フィンテックでは、人工知能を活用し、資産運用に関する助言を人ではなく、機械で行うサービスといったものを出現させています。

 そして、もう一つの特徴は、スマートフォンを利用するサービスが中心となっている点にあります。

日本では、おサイフケータイがあり、既に、さまざまなサービスが利用できるようになっています。

たとえば、クレジットカード機能は、携帯電話をかざすだけで、クレジットカードを持ち歩かなくても、カードを利用できるようになっています。

 フィンテックは、さらに一歩進み、単に、カードが利用できるだけでなく、利用履歴をもとに、家計の収支がひと目でわかるようなサービスを提供しています。

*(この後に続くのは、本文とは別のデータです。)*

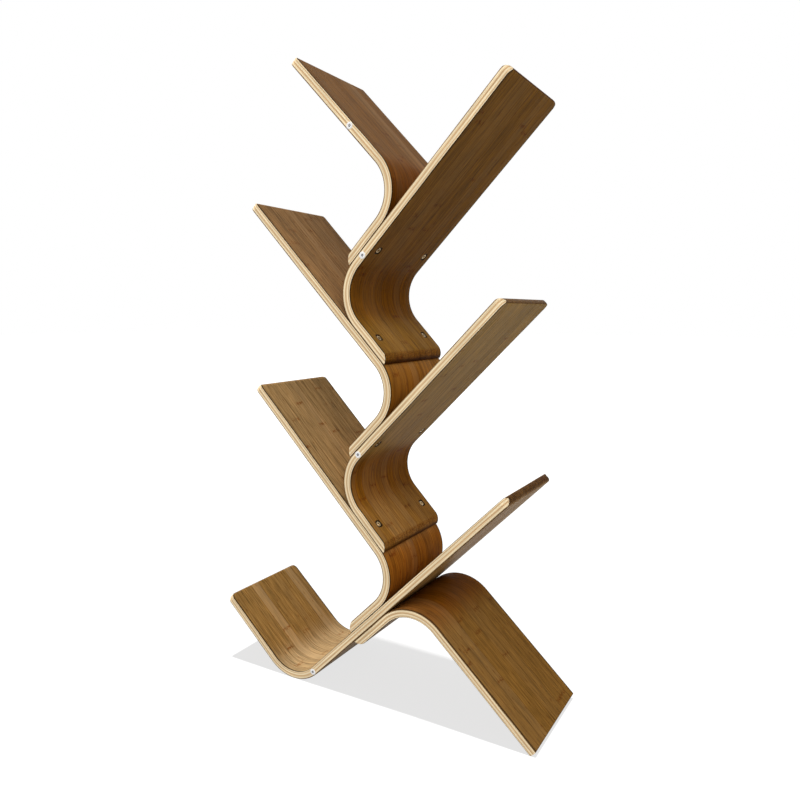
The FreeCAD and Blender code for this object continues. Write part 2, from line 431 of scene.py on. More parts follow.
@dataclass
class BentBoard:
    """A bent board with an arm and a leg, on either side of its bend.

    Each hole has a square patch of finer mesh round it, which reaches so far from its centre, and
    each rounded edge has a line of support beside it.
    """

    name: str
    batch: Batch
    corner: np.ndarray
    arm_angle: float
    arm_flat: float
    leg_angle: float
    leg_flat: float
    arm_end: SquareEnd | SweptEnd
    leg_end: SquareEnd | SweptEnd
    bores: list[Bore] = field(default_factory=list)
    stock: Stock = Stock()
    patch: float = 9.0
    support: float = 2.0

    @property
    def sense(self) -> float:
        """1 where the run turns anticlockwise through the bend in the front view, else −1."""
        turned = (self.arm_angle - self.leg_angle) % 360.0
        return -1.0 if turned < 180.0 else 1.0

    @property
    def inward_angle(self) -> float:
        """Angle of the line from the corner to the centre of the bend."""
        middle = direction(self.arm_angle) + direction(self.leg_angle)
        return math.degrees(math.atan2(middle[1], middle[0]))

    @property
    def centre(self) -> np.ndarray:
        """Centre of the bend in the front view."""
        return self.corner + direction(self.inward_angle) * self.stock.corner_to_centre

    def along(self, way: Way) -> np.ndarray:
        """Direction of one leg, away from the corner."""
        return direction(self.arm_angle if way is Way.ARM else self.leg_angle)

    def inward(self, way: Way) -> np.ndarray:
        """Direction square to one leg, to the inside of the bend.

        Args:
            way: which leg

        Returns:
            Unit direction in the front view.
        """
        middle = direction(self.inward_angle)
        along = self.along(way)
        across = middle - along * float(middle @ along)
        return across / np.linalg.norm(across)

    def point(self, way: Way, reach: float, height: float = 0.0) -> np.ndarray:
        """Point in the front view at a reach from the corner and a height above the outer face."""
        return self.corner + self.along(way) * reach + self.inward(way) * height

    def past_bend(self, way: Way, spot: np.ndarray) -> float:
        """How far along a leg's flat a point of the front view lies."""
        return float((spot - self.corner) @ self.along(way)) - self.stock.corner_to_flat

    def run_of(self, way: Way, past_bend: float) -> float:
        """Run of a place on one of the flats."""
        return way.value * (self.stock.half_bend + past_bend)

    def back_from(self, way: Way, flat: float, run: np.ndarray) -> np.ndarray:
        """Distance from the end of one of the flats back to a run."""
        return (self.run_of(way, flat) - run) * way.value

    def place(self, run: np.ndarray, depth: np.ndarray, height: np.ndarray) -> np.ndarray:
        """Bend the laid-out board into its shape.

        Formula: the part of the run inside the bend turns about the bend's centre by
        run ÷ middle radius, at a radius of outer radius − height. What is left of the run
        goes straight on from there.

        Args:
            run: runs from the middle of the bend
            depth: depths behind the middle of the shelf
            height: heights above the outer face

        Returns:
            Points (x, y, z) in millimetres, in a last axis of three.
        """
        stock = self.stock
        bent = np.clip(run, -stock.half_bend, stock.half_bend)
        turn = math.radians(self.inward_angle + 180.0) + self.sense * bent / stock.middle_radius
        radius = stock.outer_radius - height
        beyond = (run - bent) * self.sense
        x = self.centre[0] + radius * np.cos(turn) - beyond * np.sin(turn)
        z = self.centre[1] + radius * np.sin(turn) + beyond * np.cos(turn)
        return np.stack([x, depth + 0.0 * x, z], axis=-1)

    def half_depth_at(self, run: np.ndarray) -> np.ndarray:
        """Half of the depth at a run, less where a tip's corners are round.

        Formula: within a corner radius of the end, the edge moves in by
        radius − √(radius² − (radius − back)²), where back is the distance from the end.

        Args:
            run: runs from the middle of the bend

        Returns:
            Depth of the front or back edge from the middle of the board.
        """
        half = np.full(np.shape(run), self.stock.half_depth)
        for way, flat, end in self.ends():
            radius = end.corner_radius
            if radius > 0.0:
                back = np.clip(self.back_from(way, flat, run), 0.0, radius)
                half = half - (radius - np.sqrt(radius ** 2 - (radius - back) ** 2))
        return half

    def ends(self) -> list[tuple[Way, float, SquareEnd | SweptEnd]]:
        """The leg's and the arm's side, flat length and end."""
        return [(Way.LEG, self.leg_flat, self.leg_end), (Way.ARM, self.arm_flat, self.arm_end)]

    def stations(self) -> tuple[np.ndarray, np.ndarray, np.ndarray, np.ndarray]:
        """Lay out the cross-sections from the leg's end to the arm's end.

        Returns:
            For each section, run and height on the outer face, then on the inner face.
        """
        leg, arm = (end.rows(self.stock.thickness) for _, _, end in self.ends())
        leg_limit, arm_limit = (self.run_of(way, flat) for way, flat, _ in self.ends())
        first, last = leg_limit + leg.outer_back[0], arm_limit - arm.outer_back[0]
        bend = self.stock.half_bend
        spans = {(-bend, bend): BEND_STEPS}
        for bore in self.bores:
            run = self.run_of(bore.way, bore.past_bend)
            spans[(run - self.patch, run + self.patch)] = PATCH_STEPS
        stops = sorted({first, last, *(stop for span in spans for stop in span)})
        parts = [
            spans.get(pair, math.ceil((pair[1] - pair[0]) / FLAT_STEP)) for pair in zip(stops, stops[1:])
        ]
        middle = divided(stops, parts)[1:-1]
        low = np.zeros(len(middle))
        outer_run = [leg_limit + leg.outer_back[::-1], middle, arm_limit - arm.outer_back]
        outer_height = [leg.outer_height[::-1], low, arm.outer_height]
        inner_run = [leg_limit + leg.inner_back[::-1], middle, arm_limit - arm.inner_back]
        inner_height = [leg.inner_height[::-1], low + self.stock.thickness, arm.inner_height]
        return tuple(np.concatenate(row) for row in (outer_run, outer_height, inner_run, inner_height))

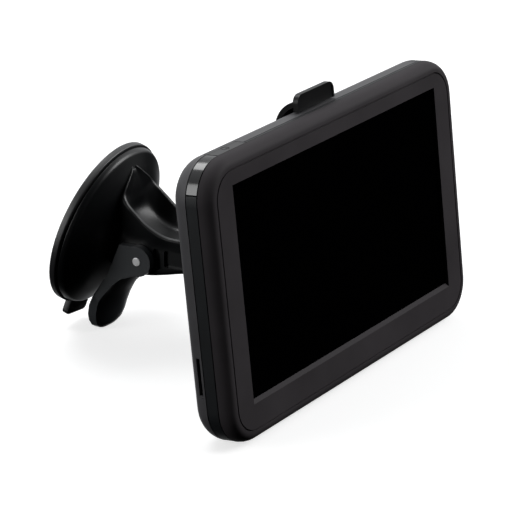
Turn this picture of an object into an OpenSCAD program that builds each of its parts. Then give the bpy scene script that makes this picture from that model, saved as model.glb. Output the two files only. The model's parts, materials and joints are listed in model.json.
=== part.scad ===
// Portable car navigator on a suction mount, standing on a level surface.
// Millimetres. X runs across the screen, Y from the screen to the mount, Z up.

/* [Navigator body] */
// Width of the navigator
body_w = 136.4; // [134:0.2:140]
// Height of the navigator
body_h = 84.7; // [84:0.1:88]
// Depth of the navigator
body_d = 15; // [15:0.5:18]
// Corner radius of the outline
corner_r = 12; // [11.5:0.25:14]
// Angle that the navigator leans back
lean = 6.43; // [4:0.01:9]
// How far the front shell's sides bulge past the front face
bulge = 2.8; // [2:0.1:3.2]
// Radius between the sides and the back
back_r = 7; // [6:0.25:7]
// Wall thickness of the shells
wall = 1.8; // [1.5:0.1:2]
// Depth of the seam between the front shell and the side band
front_seam = 4.3; // [4:0.1:4.5]
// Depth of the seam between the side band and the rear cover
rear_seam = 8.2; // [8:0.1:8.5]
// Depth of that seam along the top
top_seam = 5.4; // [5.2:0.1:5.8]
// Width of a seam
seam_gap = 0.3; // [0.2:0.05:0.4]

/* [Screen] */
// Width of the screen opening
window_w = 112.8; // [110:0.2:113]
// Height of the screen opening
window_h = 65.2; // [62:0.2:65.4]
// How far the opening sits above the middle
window_y = 1.54; // [1:0.01:2]
// How far the screen lies below the bezel
screen_recess = 1; // [0.8:0.1:1.2]
// Width of the bevel along the bottom of the opening
bottom_bevel = 1.3; // [0.8:0.1:1.5]
// Distance from the outline to the groove round the bezel
groove_inset = 3.6; // [3.4:0.05:3.8]
// Width of the groove
groove_w = 0.45; // [0.3:0.05:0.6]

/* [Power key] */
// Length of the key along the top
key_l = 14.2; // [10:0.2:15]
// Middle of the key, from the middle of the body
key_x = -48.6; // [-49:0.1:-46]
// Travel of the key
key_travel = 0.6; // [0.4:0.1:0.7]

/* [Cradle and ball joint] */
// Diameter of the ball
ball_d = 17; // [16:0.5:17]
// Distance from the screen face's middle to the ball along Y
ball_y = 31; // [30:0.5:32]
// Height of the ball's centre
ball_z = 31; // [30:0.5:32]
// Width of the cradle plate
cradle_w = 44; // [40:1:50]
// Width of the latch's thumb tab
tab_w = 20; // [16:1:24]

/* [Suction mount] */
// Angle that the mount turns about the ball, seen from above
mount_turn = 4; // [0:0.5:6]
// Distance along the mount to the middle of the cup's rim
cup_v = 89.4; // [88:0.1:91]
// Height of the middle of the cup's rim
cup_z = 34.3; // [34:0.1:35]
// Angle that the cup's axis points up towards the glass
cup_tilt = 17.2; // [15:0.1:19]
// Radius of the rubber rim
cup_r = 27.5; // [27:0.1:28.5]
// Height of the cover's dome
dome_h = 8.2; // [7:0.1:9]
// Distance from the rim to the lever's pin along the cup's axis
pin_s = 21.6; // [21:0.1:22]
// Radius of the lever's pin
pin_r = 1.4; // [1.2:0.1:1.5]
// Half of the width over the lever's cheeks
cheek_out = 12; // [11.8:0.1:12.4]
// How far the stud moves towards the glass as the lever opens
stud_travel = 2.5; // [2:0.1:2.8]

/* [Hidden] */

$fn = 48;
e = 0.01;
arc_steps = 8;

half_w = body_w / 2;
half_h = body_h / 2;
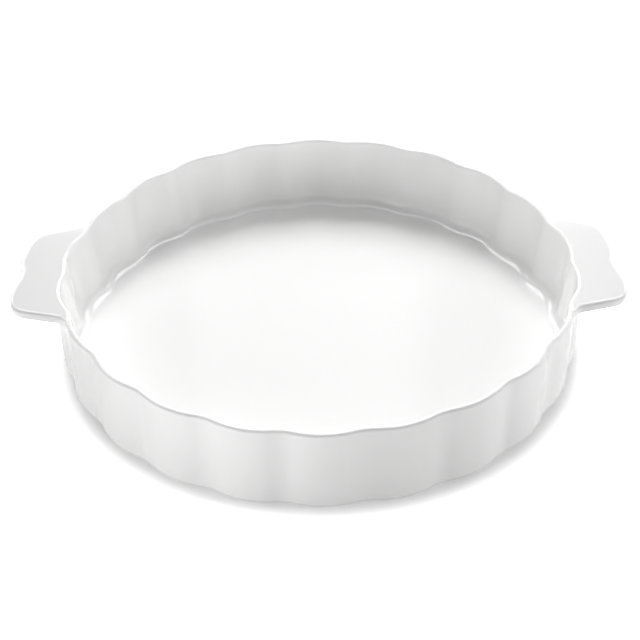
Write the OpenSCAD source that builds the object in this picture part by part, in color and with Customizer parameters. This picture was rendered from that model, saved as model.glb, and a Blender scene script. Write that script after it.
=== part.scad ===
// Round pie dish in white glazed ceramic, made in one piece: a flat floor, a low fluted
// wall with a rounded rim, and two flat tab handles whose ends repeat two of the flutes.
// Millimetres. The dish stands on z = 0, its centre is the z axis, the handles lie on x.

/* [Dish] */
// Diameter across the middle of the rim, between the deep and the shallow of the flutes
rim_diameter = 280; // [240:1:320]
// Height from the table to the top of the rim
height = 47.5; // [38:0.5:56]
// Thickness of the wall at the rim, which is rounded over its whole thickness
rim_thickness = 3.2; // [2.8:0.1:4.5]
// How far the outside of the wall leans in from the rim down to the table
outer_lean = 0.2; // [0:0.1:4]
// How far the inside of the wall leans in from the rim down to the floor
inner_lean = 4.4; // [2:0.1:8]
// Radius of the hollow between the wall and the floor
floor_hollow = 7; // [4:0.5:11]
// Thickness of the floor above the table, the foot included
floor_height = 4.5; // [3.5:0.1:7]
// Radius of the wall's outer edge at the table
foot_edge = 2; // [0.8:0.1:2.5]
// Width of the ring that the dish stands on
foot_width = 7; // [5:0.5:10]
// How far the floor's underside is raised above the table
foot_recess = 0.9; // [0.5:0.1:1.5]

/* [Flutes] */
// Number of flutes in half a turn, so that each handle has a hollow on its middle
flutes_per_half = 11; // [10:1:12]
// Depth of the flutes, from the crest to the hollow
flute_depth = 2.3; // [1.6:0.1:3]
// Radius of the hollow between two flutes
hollow_radius = 28; // [22:1:32]

/* [Handles] */
// How far the rim is drawn out at the handles
handle_pull = 3.4; // [0:0.1:4]
// Angle over which the rim runs out to the handle's middle
pull_turn = 30; // [26:1:40]
// How far the handle's end lies outside the middle of the rim
handle_reach = 24.6; // [20:0.2:30]
// Width of the handle where it leaves the rim
handle_width = 85; // [80:1:87]
// Angle between each side of the handle and its middle line
handle_taper = 15; // [8:1:20]
// Thickness of the handle
handle_thickness = 5.4; // [5:0.1:7]
// How far the handle's top lies under the top of the rim
handle_drop = 0.3; // [0.2:0.1:1]
// Radius of the handle's edges
handle_edge = 2; // [1:0.1:2.2]
// Radius of the handle's corners
handle_corner = 11; // [8:0.5:14]
// Radius of the hollow in the middle of the handle's end
handle_hollow = 35; // [28:1:40]
// Radius of the flare from the handle's side to the wall
handle_flare = 7.5; // [4:0.5:8.5]
// Radius of the hollow under the handle, between it and the wall
handle_root = 7; // [4:0.5:9]

/* [Display] */
// Colour of the glaze
glaze_colour = [0.95, 0.95, 0.94];

/* [Hidden] */

// plan of the flutes: each crest is an arc, each hollow an arc about a point outside
pitch = 180 / flutes_per_half;
half = pitch / 2;
rim_r = rim_diameter / 2;
lip_r = rim_thickness / 2;
crest_at = rim_r + flute_depth / 2;
hollow_at = rim_r - flute_depth / 2;
hollow_c = hollow_at + hollow_radius;
crest_r = (pow(crest_at, 2) + pow(hollow_c, 2) - 2 * hollow_c * cos(half) * crest_at
    - pow(hollow_radius, 2)) / (2 * (crest_at + hollow_radius - hollow_c * cos(half)));
crest_c = crest_at - crest_r;
crest_turn = atan2(hollow_c * sin(half), hollow_c * cos(half) - crest_c);
crest_half = atan2(crest_r * sin(crest_turn), crest_c + crest_r * cos(crest_turn));
hollow_half = half - crest_half;

// a point at a centre c, a radius r and an angle a, and the steps of an arc between angles
function at(c, r, a) = c + r * [cos(a), sin(a)];
function steps(a0, a1, n, from = 0) = [for (i = [from:n]) a0 + (a1 - a0) * i / n];

// the rim and the handle shift out together, most on the handle's middle line
function drawn(t) =
    let (u = min(1, abs(t - 180 * round(t / 180)) / pull_turn))
    at([0, 0], handle_pull * (1 + cos(180 * u)) / 2, t);

// middle line of the rim at angle t: the point and the direction straight out from it
function crest_radius(w) = crest_c * cos(w) + sqrt(pow(crest_r, 2) - pow(crest_c * sin(w), 2));
function hollow_dist(u) = hollow_c * cos(u) - sqrt(pow(hollow_radius, 2) - pow(hollow_c * sin(u), 2));
function line_at(t) =
    let (k = round(t / pitch), u = t - k * pitch, m = (k + (u > 0 ? 0.5 : -0.5)) * pitch)
    abs(u) < hollow_half
        ? let (p = at([0, 0], hollow_dist(u), t))
            [p + drawn(t), (at([0, 0], hollow_c, k * pitch) - p) / hollow_radius]
        : let (p = at([0, 0], crest_radius(t - m), t)) [p + drawn(t), (p - at([0, 0], crest_c, m)) / crest_r];

// section of the wall: s runs outward from the middle of the rim, z up from the table
lip_z = height - lip_r;
outer_tilt = atan(outer_lean / lip_z);
inner_tilt = atan(inner_lean / (lip_z - floor_height));
lip_out = at([0, lip_z], lip_r, -outer_tilt);
lip_in = at([0, lip_z], lip_r, 180 - inner_tilt);
function outer_s(z) = lip_out[0] - (lip_out[1] - z) * tan(outer_tilt);
function inner_s(z) = lip_in[0] - (lip_in[1] - z) * tan(inner_tilt);
hollow_z = floor_height + floor_hollow;
hollow_s = inner_s(hollow_z) - floor_hollow / cos(inner_tilt);
foot_s = outer_s(foot_edge) - foot_edge / cos(outer_tilt);
top_z = height - handle_drop;
under_z = top_z - handle_thickness;
top_a = asin((top_z - lip_z) / lip_r);

// from the floor up the inside and over the rim to the level of the handles' tops
inside = concat(
    [for (a = steps(-90, -inner_tilt, 3)) at([hollow_s, hollow_z], floor_hollow, a)],
    [for (a = [180 - inner_tilt, 135, 90, top_a]) at([0, lip_z], lip_r, a)]
);
// the rest of the rim, where there is no handle
lip_rest = [for (a = [top_a / 2, -outer_tilt]) at([0, lip_z], lip_r, a)];
// round the foot and onto the floor's underside
foot = concat(
    [for (a = steps(-outer_tilt, -90, 2)) at([foot_s, foot_edge], foot_edge, a)],
    [[foot_s - foot_width, 0], [foot_s - foot_width - foot_recess, foot_recess]]
);

// plan of half a handle, with the straight side's direction out of it
end_x = rim_r + handle_reach;
end_y = crest_at * sin(half);
dip_c = end_x - flute_depth + handle_hollow;
end_r = (pow(dip_c - end_x, 2) + pow(end_y, 2) - pow(handle_hollow, 2))
    / (2 * (handle_hollow - (dip_c - end_x)));
end_c = [end_x - end_r, end_y];
dip_half = atan2(end_y, dip_c - end_c[0]);
side_n = [sin(handle_taper), cos(handle_taper)];
side_at = side_n * [rim_r, handle_width / 2];
corner_a = asin((side_at - handle_corner - side_n * end_c) / (end_r - handle_corner)) - handle_taper;
corner_c = at(end_c, end_r - handle_corner, corner_a);
next_c = at([0, 0], crest_c, 3 * half);
flare_d = crest_r + lip_r + 0.3 + handle_flare;
flare_a = asin((side_at + handle_flare - side_n * next_c) / flare_d) - handle_taper;
flare_c = at(next_c, flare_d, flare_a);
side_from = at(corner_c, handle_corner, 90 - handle_taper);
side_to = at(flare_c, handle_flare, 270 - handle_taper);

// outline of half a handle, from its middle to the wall: points and directions out of them
half_outline = concat(
    [for (a = steps(180, 180 - dip_half, 3)) [at([dip_c, 0], handle_hollow, a), -at([0, 0], 1, a)]],
    [for (a = steps(-dip_half, corner_a, 6, 1)) [at(end_c, end_r, a), at([0, 0], 1, a)]],
    [for (a = steps(corner_a, 90 - handle_taper, 6, 1)) [at(corner_c, handle_corner, a), at([0, 0], 1, a)]],
    [for (f = steps(0, 1, 3, 1)) [side_from + f * (side_to - side_from), side_n]],
    [for (a = steps(270 - handle_taper, 180 + flare_a, 5, 1))
        [at(flare_c, handle_flare, a), -at([0, 0], 1, a)]]
);
last = len(half_outline) - 1;
outline = concat(
    [for (i = [last:-1:1]) [for (v = half_outline[i]) [v[0], -v[1]]]],
    half_outline
);
handle_ends = atan2(half_outline[last][0][1], half_outline[last][0][0]);

// one slice through the dish, as points in space: section points (s, z) on a line of the plan
function place(line, section) = [for (q = section) [each (line[0] + q[0] * line[1]), q[1]]];

// a slice without a handle
function plain_slice(t) = place(line_at(t), concat(inside, lip_rest, foot));

// a slice with a handle: o is the outline's point and its direction out
function handle_slice(o) =
    let (
        turn = atan2(o[0][1], o[0][0]),
        line = line_at(turn),
        edge = [o[0] + drawn(turn), o[1]],
        past = norm(edge[0]) - norm(line[0]) - lip_r,
        top_e = min(handle_edge, past + 0.8 * (lip_r - lip_r * cos(top_a))),
        room = past + lip_r - outer_s(under_z),
        low_e = min(handle_edge, 0.4 * room),
        low_z = max(low_e, 0.5),
        root = min(handle_root, 0.4 * room),
        root_z = min(handle_root, 1.2 + root),
        root_s = outer_s(under_z - root_z)
    )
    concat(
        place(line, inside),
        place(edge, [
            [-top_e, top_z], [-top_e * (1 - sqrt(0.5)), top_z - top_e * (1 - sqrt(0.5))],
            [0, top_z - top_e], [0, under_z + low_z],
            [-low_e * (1 - sqrt(0.5)), under_z + low_z * (1 - sqrt(0.5))], [-low_e, under_z]
        ]),
        place(line, [for (a = steps(90, 180 - outer_tilt, 3))
            [root_s + root * (1 + cos(a)), under_z - root_z * (1 - sin(a))]]),
        place(line, foot)
    );

// angles of the slices between the two handles
per_pitch = concat(
    steps(0, hollow_half, 2), steps(half - crest_half, half + crest_half, 8, 1),
    steps(pitch - hollow_half, pitch, 2, 1)
);
plain_angles = [for (k = [0:flutes_per_half - 1], i = [0:len(per_pitch) - 2])
    let (t = k * pitch + per_pitch[i]) if (t > handle_ends + 0.7 && t < 180 - handle_ends - 0.7) t];

half_slices = concat([for (o = outline) handle_slice(o)], [for (t = plain_angles) plain_slice(t)]);
slices = concat(half_slices, [for (sl = half_slices) [for (v = sl) [-v[0], -v[1], v[2]]]]);
first = [for (i = 0, n = 0; i <= len(slices); n = n + (i < len(slices) ? len(slices[i]) : 0), i = i + 1) n];

// faces between a slice that starts at point a and the next, that starts at b
function strip(a, b, n) = [for (j = [0:n - 2]) each [[a + j, a + j + 1, b + j + 1], [a + j, b + j + 1, b + j]]];
ni = len(inside);
nf = len(foot);
nh = len(half_slices[0]) - ni - nf;
// a handle's slice (h) meets a plain one (p): its extra points fan out to the plain one's
function join(h, p) = concat(
    strip(h, p, ni),
    [[h + ni - 1, p + ni, p + ni - 1]],
    [for (j = [0:1]) [h + ni - 1 + j, h + ni + j, p + ni]],
    [[h + ni + 1, p + ni + 1, p + ni]],
    [for (j = [2:3]) [h + ni - 1 + j, h + ni + j, p + ni + 1]],
    [[h + ni + 3, p + ni + 2, p + ni + 1]],
    [for (j = [4:nh]) [h + ni - 1 + j, h + ni + j, p + ni + 2]],
    strip(h + ni + nh, p + ni + 2, nf)
);
function turned(faces) = [for (f = faces) [f[0], f[2], f[1]]];

module dish() {
    count = len(slices);
    faces = concat(
        [for (i = [0:count - 1])
            let (a = first[i], b = first[(i + 1) % count], na = len(slices[i]), nb = len(slices[(i + 1) % count]))
            each (na == nb ? strip(a, b, na) : na > nb ? join(a, b) : turned(join(b, a)))],
        [[for (i = [0:count - 1]) first[i]]],
        [[for (i = [count - 1:-1:0]) first[i + 1] - 1]]
    );
    color(glaze_colour) polyhedron(points = [for (sl = slices) each sl], faces = faces, convexity = 6);
}

dish();
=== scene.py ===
import math

import bpy
from mathutils import Matrix, Vector

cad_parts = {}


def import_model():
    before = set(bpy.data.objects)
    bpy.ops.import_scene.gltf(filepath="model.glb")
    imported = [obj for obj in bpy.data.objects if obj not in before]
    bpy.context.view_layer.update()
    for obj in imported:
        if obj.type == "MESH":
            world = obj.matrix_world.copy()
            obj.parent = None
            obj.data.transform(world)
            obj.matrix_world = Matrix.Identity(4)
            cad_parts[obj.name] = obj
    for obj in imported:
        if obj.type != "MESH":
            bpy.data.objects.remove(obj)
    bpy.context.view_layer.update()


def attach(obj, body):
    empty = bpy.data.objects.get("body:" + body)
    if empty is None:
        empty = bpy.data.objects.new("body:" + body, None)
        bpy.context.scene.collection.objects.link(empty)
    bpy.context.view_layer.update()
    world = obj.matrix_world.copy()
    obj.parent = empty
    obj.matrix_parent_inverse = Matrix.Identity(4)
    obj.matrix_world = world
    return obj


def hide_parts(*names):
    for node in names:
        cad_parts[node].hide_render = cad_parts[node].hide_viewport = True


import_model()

MM = 0.001
DEGREES = 180 / math.pi
WITHIN = 0.99995  # keeps the finer mesh inside the solid's box

# Sizes of the dish in millimetres, the same as the solid's
RIM_R = 140.0
HEIGHT = 47.5
LIP_R = 1.6
OUTER_LEAN = 0.2
INNER_LEAN = 4.4
FLOOR_HOLLOW = 7.0
FLOOR_Z = 4.5
FOOT_EDGE = 2.0
FOOT_WIDTH = 7.0
FOOT_RECESS = 0.9
FLUTES = 22
FLUTE_DEPTH = 2.3
HOLLOW_R = 28.0
PULL = 3.4
PULL_TURN = math.radians(30)
REACH = 24.6
HANDLE_W = 85.0
TAPER = math.radians(15)
HANDLE_T = 5.4
DROP = 0.3
EDGE = 2.0
CORNER = 11.0
END_HOLLOW = 35.0
FLARE = 7.5
ROOT = 7.0
FLARE_GAP = 0.3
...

使いすぎたときは「目標設定額を上回っています」といった警告を出してくれます。

そういう意味で、フィンテックの発展により、お金の面で、より便利な機能が使えるようになるといえます。

 

 最近、注目を集めているフィンテックですが、今後は、ますます新たなサービスが誕生するでしょう。

とくに技術の進歩が期待されているのは指紋認証の分野です。

数年後には、お財布を忘れても、指紋をかざすだけで、買い物やレストランでの支払いができる時代が訪れる可能性があります。

 そして、フィンテックが注目されるもう一つの理由は、金融業界の勢力地図が塗り替わる可能性が高い点にあります。

フィンテックがさらに進化することで、今後は送金業務をFacebookやLINEといった、一般のIT企業が担える可能性があります。

また、与信審査に関する技術も発展しているので、小口の融資は一般のIT企業でも可能になります。

 実現には、法的な問題など超えなければならない壁はありますが、こうした流れから、従来、銀行をはじめとする金融機関が担っていたサービスが、IT企業など、ほかの企業でも担えるようになります。

これまでの歴史を振り返ると、たとえば、テレビなどが独占していた映像の分野は、YouTubeの出現により、一般の人でも行えるようになりました。

 フィンテックの発展により、これまで金融機関でしか取り扱うことができなかった事業について、IT企業などの幅広い企業で行うことが可能になるのです。

ここに注目の理由があります。

銀行にとって、フィンテックは脅威となる可能性もありますが、裏を返せば、金融機関ではない企業にとって、フィンテックはビジネスチャンスのもとになる可能性があります。

 送金をはじめ、利用者が低価格を望んでいるサービスはたくさんあります。

ニーズに応えるサービスを生みだすことで、新たな収入源をもたらす可能性に繋がります。